Even more worrying is the fact that China’s economic influence comes with subtle political pressure. It is a myth to say that China does not attach “political conditions” to its loans and investment, the truth is it expects loyalty in return. For instance, in 2014, President Jacob Zuma of South Africa refused entry visa to the Dalai Lama, the Tibetan exiled leader, because letting him into South Africa would anger China. How would President Buhari respond if the Dalai Lama wants to visit Nigeria and China objects? How would Nigeria vote at the UN if China invades Taiwan?

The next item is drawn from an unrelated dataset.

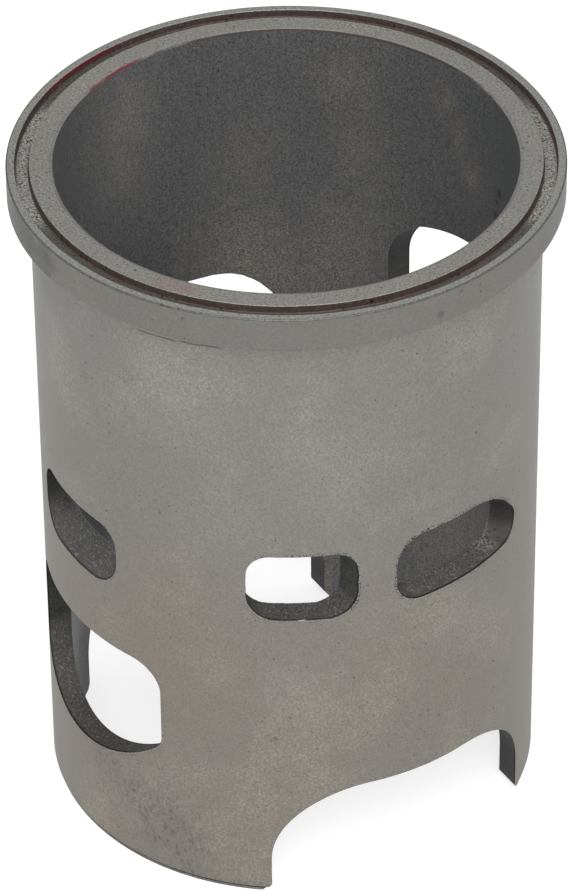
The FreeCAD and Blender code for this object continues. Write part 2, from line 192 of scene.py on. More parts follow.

The truth is that China doesn’t share the values of democracy, rule of law, human rights and free market that the West and most liberal democracies stand for, and that’s why any cosying up to China that is not properly delineated is worrying. At the moment, the Nigerian economy, like that of China, is not truly competitive. China’s state-led approach has created zombie companies in the same way that the cartelisation of the Nigerian economy and trade protection has resulted in a largely unproductive economy. But would Nigeria’s economic reliance on China draw it even closer to the Chinese worldview and away from Western values? In other words, would the Yuan magnet make Nigeria a fully signed-up member of the “Beijing Consensus”, with all its economic and political ramifications? Of course, Nigeria must trade with China, but not by sacrificing the economic and political values that any liberal democracy must have!